The nationwide racial reckoning triggered by protests over the murder of George Floyd in 2020, saw a number of venture capital firms pledge to make racial and gender equity part of their business strategy.
But two years later, have they followed through?
There are some indicators that start-ups owned by Black women were able to reap some of the benefits of these pledges.
An analysis by Crunchbase found that “startups with at least one Black woman as a founder … raised around $494 million” in the first half of 2021, more than the previous five-year high.
But venture capital funding to companies founded by Black women remained a tiny sliver of what had been spent as of July 2021 — just 0.34 percent of the total.

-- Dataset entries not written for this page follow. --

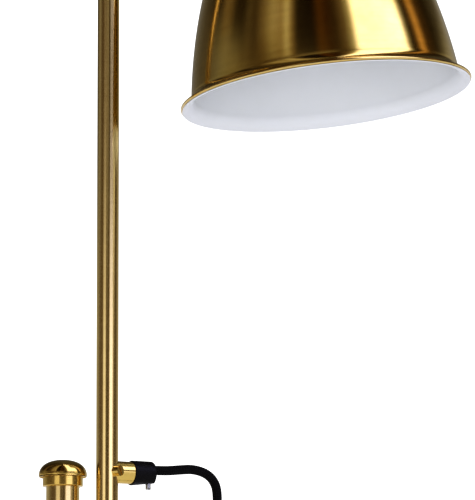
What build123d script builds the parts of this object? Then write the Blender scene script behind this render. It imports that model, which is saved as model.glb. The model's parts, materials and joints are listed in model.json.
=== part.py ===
"""Pharmacy floor lamp, in millimetres.

The frame's origin lies on the floor under the fixed column's axis. +Z is up, +X runs from the
column to the mast and out to the shade, and -Y is the lamp's front. A weighted round base carries
the fixed column. The mast slides in a bracket at the column's top and on the column by a guide at
its own foot. An arm swivels on the mast's top and carries a bell shade on a tilting knuckle.
"""
from build123d import *
from math import cos, radians, sin, tan
import os

# Clearances
RUN_GAP = 0.05  # radial gap of a running fit
SIDE_GAP = 0.2  # gap between flat faces that slide past each other
STOP_GAP = 0.1  # gap left at a stop when the joint rests on it
LINING_GAP = 0.15  # gap between the shade's wall and its lining

# Base
BASE_R = 125.0
COVER_T = 1.2
SKIRT_H = 17.2  # height of the cover's lower step above the pad
STEP_R = 86.0  # radius of the cover's raised middle
STEP_H = 6.0
COVER_ROUND = 4.0
PAD_R = 118.0
PAD_T = 2.0
WEIGHT_GAP = 0.8  # radial gap between the weight and the skirt
NIPPLE_R = 5.0
NIPPLE_BORE_R = 4.0
NUT_FLATS = 17.0
NUT_H = 6.0
NIPPLE_SHORT = 2.0  # how far the nipple stops short of the plug's top
WASHER_R = 13.0
WASHER_T = 1.5
WELL_R = 15.0  # hollow under the weight for the nut
WELL_H = 12.0
LEAD_TURN = 140.0  # direction in which the mains lead would leave, from +X towards +Y
LEAD_BORE_R = 3.3
LEAD_Z = 9.0
BUSH_R = 5.0
BUSH_FLANGE_R = 6.5
BUSH_FLANGE_T = 2.0
BUSH_L = 9.0
BLOCK_L = 24.0
BLOCK_W = 13.0
BLOCK_H = 8.0
BLOCK_NEAR = 30.0  # distance from the column's axis to the terminal block
BLOCK_LIFT = 0.5
BLOCK_WELL_R = 1.6
BLOCK_WELL_H = 2.5
BLOCK_WELL_SIDE = 3.3
BLOCK_WELL_END = 6.0
POCKET_GAP = 1.0  # room at each side of the block in the weight
POCKET_END_GAP = 2.0
LEAD_GAP = 0.3  # room above the bush in the weight's groove

# Column
COLUMN_R = 9.525
COLUMN_T = 1.2
COLUMN_TOP = 872.2
FOOT_R = 22.0
FOOT_WALL = 2.975  # wall of the foot's neck round the column
FOOT_H = 24.0
FOOT_FLOOR = 4.0
FOOT_EDGE_H = 4.0  # height of the foot's straight rim
FOOT_SHOULDER_H = 9.0
FOOT_NECK_H = 14.0  # height at which the foot's neck starts
FOOT_FLARE = 3.0  # how far the shoulder stands out from the neck
PLUG_H = 15.0
CAP_COLLAR_OUT = 1.975  # how far the cap's collar stands out from the column
CAP_COLLAR_H = 5.9
CAP_BRIM_OUT = 2.35  # how far the cap's dome stands out from its collar
CAP_H = 9.4
CAP_EDGE_ROUND = 6.5
CAP_SPIGOT_H = 10.0

# Mast
MAST_OFFSET = 25.3
MAST_R = 6.35
MAST_T = 1.0
MAST_FOOT = 484.0

# Bracket at the column's top
BRACKET_Z = 835.0
BRACKET_H = 30.0
BRACKET_COLUMN_WALL = 5.975
BRACKET_MAST_WALL = 7.15
LINER_WALL = 2.45
LINER_FLANGE_OUT = 1.65  # how far the liner's flange stands out from its sleeve
LINER_FLANGE_T = 1.5
EDGE_ROUND = 1.5
STOP_WALL = 4.15
STOP_H = 7.6
GRUB_R = 2.5
GRUB_SLOT = 0.9

# Mast clamp at the bracket's front
CLAMP_SCREW_R = 3.0
CLAMP_PAD_T = 2.0
CLAMP_PAD_GAP = 0.25
CLAMP_KNOB_R = 9.0
CLAMP_KNOB_T = 9.0
CLAMP_THROW = 2.0  # gap between the bracket and the knob's hub
KNOB_HUB_R = 5.5
KNOB_HUB_T = 3.0
KNOB_FLUTES = 14
KNOB_EDGE = 0.9
FLUTE_R = 1.0
FLUTE_OUT = 0.35  # how far each flute's centre lies outside the knob's radius
SCREW_SHORT = 2.0  # how far the clamp's screw stops short of its knob's face

# Guide at the mast's foot
GUIDE_H = 30.0
GUIDE_COLUMN_WALL = 4.025
GUIDE_MAST_WALL = 5.65
GUIDE_LINER_WALL = 2.9
END_PLUG_T = 2.0
END_PLUG_DEPTH = 8.0

# Cord ports on the mast and on the bracket
OUTLET_Z = 880.7
OUTLET_TURN = 30.0  # from +X towards the back
INLET_TURN = 60.0
BOSS_R = 6.4
BOSS_NEAR = 2.0
OUTLET_BOSS_END = 15.3
INLET_BOSS_NEAR = 9.0
INLET_BOSS_END = 22.0
SPIGOT_R = 5.6
SPIGOT_L = 6.0
PORT_BORE_R = 4.4
GRIP_R = 7.125
GRIP_L = 13.6
GRIP_BORE_R = 5.0
GRIP_ROUND = 3.0
GRIP_FLAT_L = 7.4  # the flat under the grip's outer end, for its clamp screw
GRIP_FLAT_DEPTH = 1.5
GRIP_SCREW_R = 1.5
GRIP_SCREW_OUT = 2.0  # how far the clamp screw stands out past the grip's radius
GRIP_SCREW_FROM_END = 2.3
PORT_SCREW_R = 1.6
PORT_SCREW_OUT = 0.4
PORT_SCREW_BACK = 3.6  # from the boss's outer face back to its screw
FIXING_TURN = -36.0  # direction of the screw that fixes the outlet's boss to the mast, from +X
FIXING_HEAD_R = 3.0
FIXING_HEAD_OUT = 3.5
FIXING_R = 1.6
FIXING_SLOT_TURN = 25.0
CORD_LIFT = 2.2  # the clamp screw pushes the cord this far above the grip's axis

# Cord and wiring
CORD_R = 2.75
FLEX_R = 1.8
FLEX_BEND = 6.0
FLEX_TIGHT_BEND = 3.9
FLEX_Z = 4.4  # height at which the wiring crosses under the base

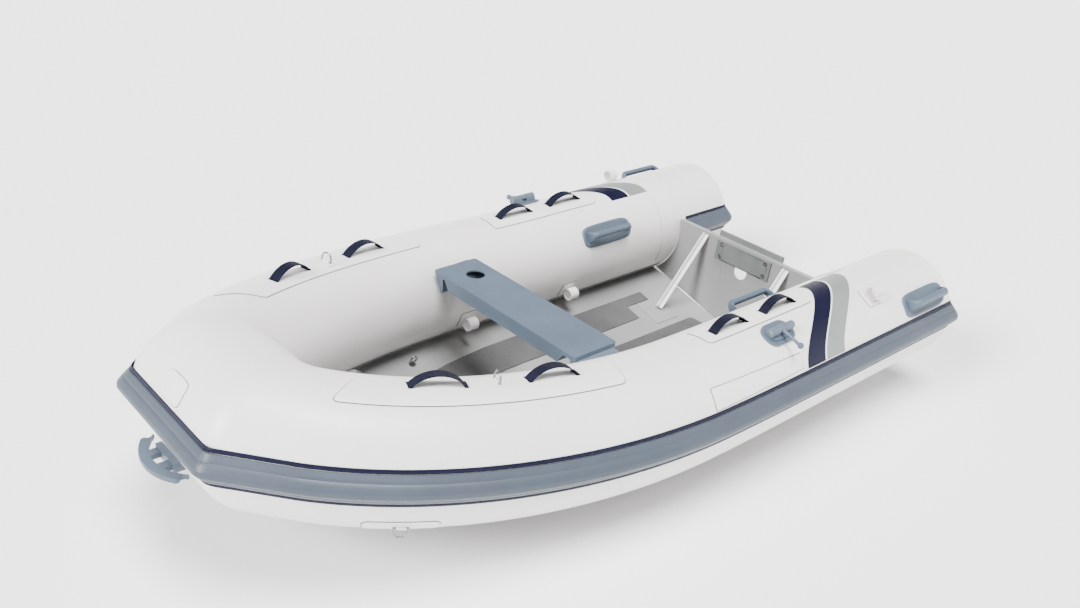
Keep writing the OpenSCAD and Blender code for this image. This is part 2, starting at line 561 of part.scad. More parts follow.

Start-up accelerators and incubators and venture capital funds aimed at Black women — many of them created by Black women themselves — are trying to make sure Black female founders get their share of the VC pie. They provide a place where these entrepreneurs can access training, get help with their pitch decks and network with other founders and funders.
Socioeconomic obstacles and institutional racism can stack the deck against Black women’s businesses, regardless of where they’re getting their funding.
Most Black women — 61 percent of them, according to the Global Entrepreneurship Monitor — self-fund their businesses. This is despite the fact that as a group, they are more likely to have lower household incomes and higher amounts of educational debt. When an entrepreneur has to scrape together money in this way, they risk being undercapitalized and running out of money before the business can grow.
Lower income and higher debt can also make them less attractive to lenders. A Goldman Sachs study found that Black business owners were rejected for bank loans at a rate three times that of white applicants.